Since becoming an elected official, Harwell has staved off occasional challenges in general and leadership elections. Last year, Harwell defeated Democrat Chris Moth in the general election by a 58 percent to 42 percent margin. After the election, she bested fellow Republican Rep. Jimmy Matlock in his effort to become House speaker.
Although the 2018 governor’s race would be her toughest political battle yet, Harwell said while sitting in her ranch-style home in tony Belle Meade that she is not daunted by the competition nor the prospect of having to raise money.
“I think I’ll be able to raise sufficient funds to be credible in this race and to get my message out,” she said, adding that she will relying heavily on her own personal money.
Harwell, who has a doctorate from Vanderbilt University, was a college professor before entering politics, and is married to Sam Harwell, the founder of Big Time Toys.
To help with her campaign, Harwell has hired David Ingram, the son of Nashville philanthropist Martha Ingram, to serve as campaign treasurer; Rachel Barrett, whose past clients include former presidential candidate Mitt Romney, and Reid Witcher to lead fundraising; and Holt Whitt, who works for the House Republican caucus, to lead campaign operations.
Layne Provine of Margin of Victory Partners, Jonathan Dickerson and Andrew Lajeunessee of Stoneridge Group have also been hired.
Harwell's experience in government will likely serve as a boon and a hindrance for her campaign, said Vanderbilt University political science professor John Geer.

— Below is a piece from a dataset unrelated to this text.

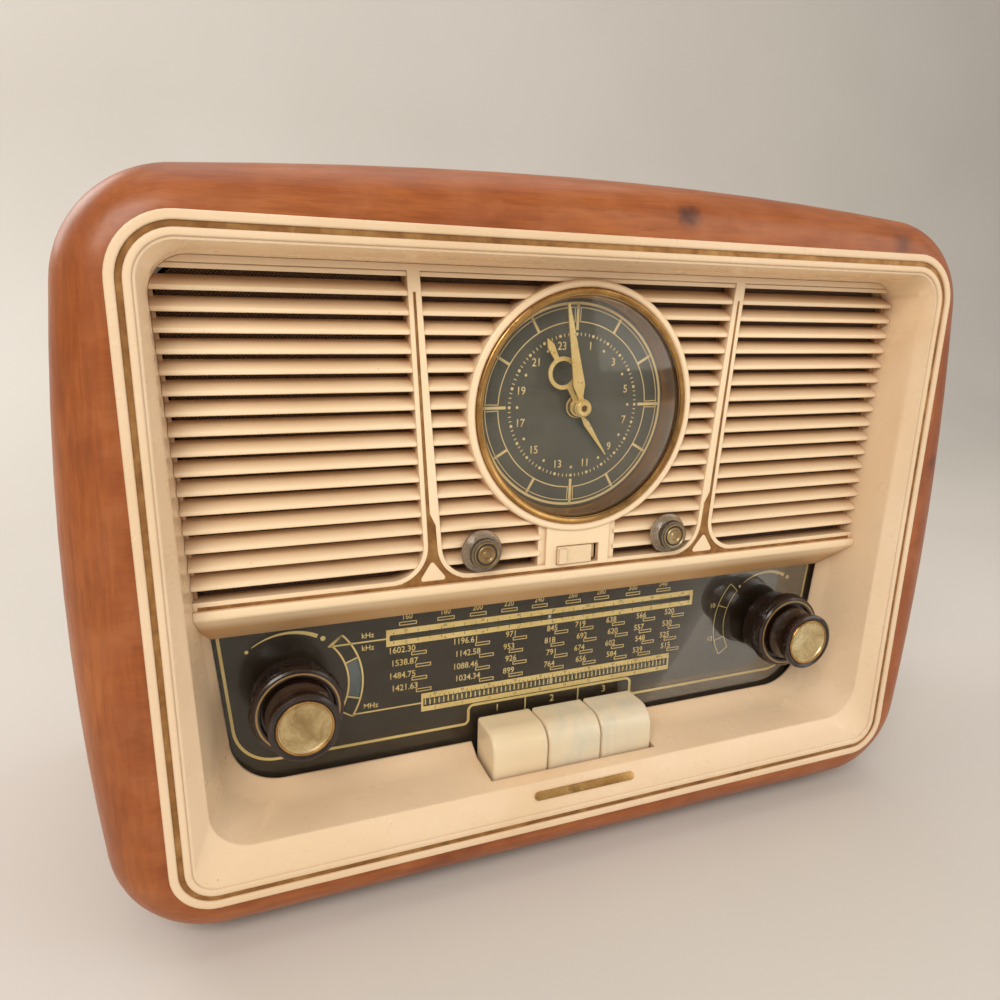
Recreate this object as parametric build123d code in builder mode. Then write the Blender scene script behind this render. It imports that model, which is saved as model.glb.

“She brings a good deal of experience to the table. She has also led the legislature on important issues. But that will prove to be a double-edged sword,” he said. “Some of the controversies that have surrounded the legislature will be used against her by her opponents."
Although Harwell’s record will provide fodder for political attacks, especially for Boyd and Lee who have no elected experience, attacks from members of her own party would hardly be new. During her time as House speaker, Harwell has had to balance the varying factions and interests within her own party.
Last year, some Republicans criticized her for how she handled the investigation and expulsion of former Franklin Rep. Jeremy Durham. This year, Harwell and the chamber’s leadership faced criticism from members of their own party, along with Democrats, about budget process concerns in the waning days of the legislative session. The members’ frustrations boiled over, leading to a halt in approving the budget.
Harwell said while there have at times been disagreements with members of her own party, she’s confident she’s always been fair and accessible. Given her longevity and status in government, Harwell also benefits in name recognition. A recent Vanderbilt University poll found that 38 percent of voters recognized her name, behind just Black and Dean among the field of announced and potential gubernatorial candidates.
Harwell said she has no plans of stepping down as speaker during her run for governor. The move is not without precedent: Ned McWherter retained his post as House speaker for the 1986 election and former Lt. Gov. Ron Ramsey stayed in leadership when he was campaigning for the 2010 race.
As far as how she plans on positioning herself within a field of candidates who have touted similar ideas advanced by Gov. Bill Haslam, Harwell doubles down on her own accomplishments.
“I’m a conservative Republican that wants to see results. I don’t spend my time being angry. I spend my time looking for things that will work for all Tennesseans and I have a pretty good record in that regard.”
About Beth Harwell
Occupation: Speaker of the Tennessee House of Representatives, former associate professor at Belmont University
Home: Belle Meade
Education: Vanderbilt University, Ph.D; George Peabody College, M.S; Lipscomb University, B.A.